We used following code snippet to set the default font and then extract text:

Document doc = new Document(dataDir + "test3.pdf");
com.aspose.pdf.PdfSaveOptions ops = new com.aspose.pdf.PdfSaveOptions();
// Set default font name
ops.setDefaultFontName("Arial");
// Save PDF file
doc.save(dataDir + "output_out.pdf", ops);
doc = new Document(dataDir + "output_out.pdf");
TextAbsorber textAbsorber = new TextAbsorber();
doc.getPages().accept(textAbsorber);
String extractedText =  textAbsorber.getText();

okay.

Another reason why the metadata is lost, if you do a repair before you save it.
So I was setting the properties, and did a repair before saving it.
then the property information seems to be lost and is not saved.
If I remove the repair, the metadata is saved.
Should the repair only be used before changing anything?

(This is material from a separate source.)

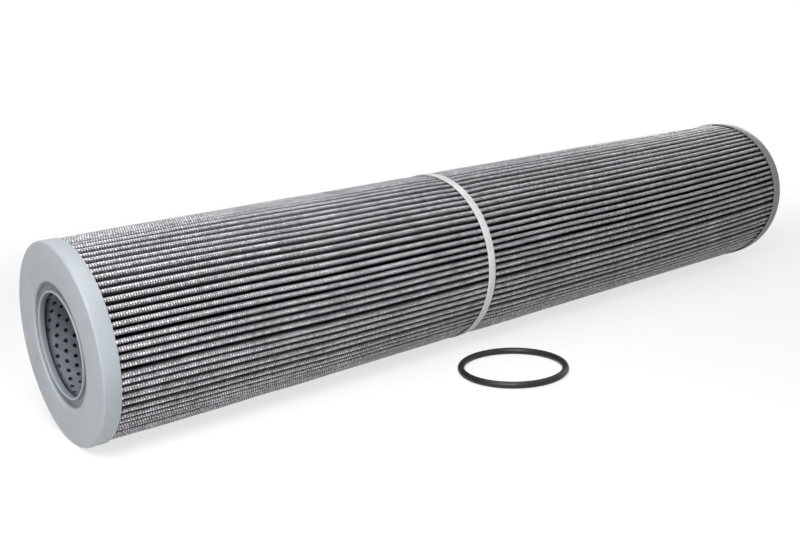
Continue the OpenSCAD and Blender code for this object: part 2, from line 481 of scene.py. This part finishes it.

		com.aspose.pdf.DocumentInfo docInfo = pdfDocument.getInfo();
		// set Author information
		docInfo.setAuthor("R4 Backbook Migration");
		docInfo.setCreationDate(new java.util.Date());
		docInfo.setKeywords("LIBOR");
		docInfo.setModDate(new java.util.Date());
		//docInfo.setSubject("PDF Information");
		//docInfo.setTitle("Setting PDF Document Information");
		System.out.println("Adding metadata");
		try {
			System.out.println("Repairing PDF");
			pdfDocument.repair();
			System.out.println("Finished Repairing PDF");
		} catch (Exception e)
		{
			System.err.println("Error repairing file.. Error "+ e.getMessage());
			//e.printStackTrace();
		}

It is the failed textgrabbing that is causing that the metadata can’t be updated.
If I remove the text-grabbing part, the metadata is being updated.

@kpboerema

We have already logged the ticket for the excpetion that occurs during text extraction. As soon as it resolved, we will inform you. Meanwhile, you may please check with your other PDF documents and share them with us if same issue occurs.

The issues you have found earlier (filed as PDFJAVA-39535) have been fixed in Aspose.PDF for Java 20.10.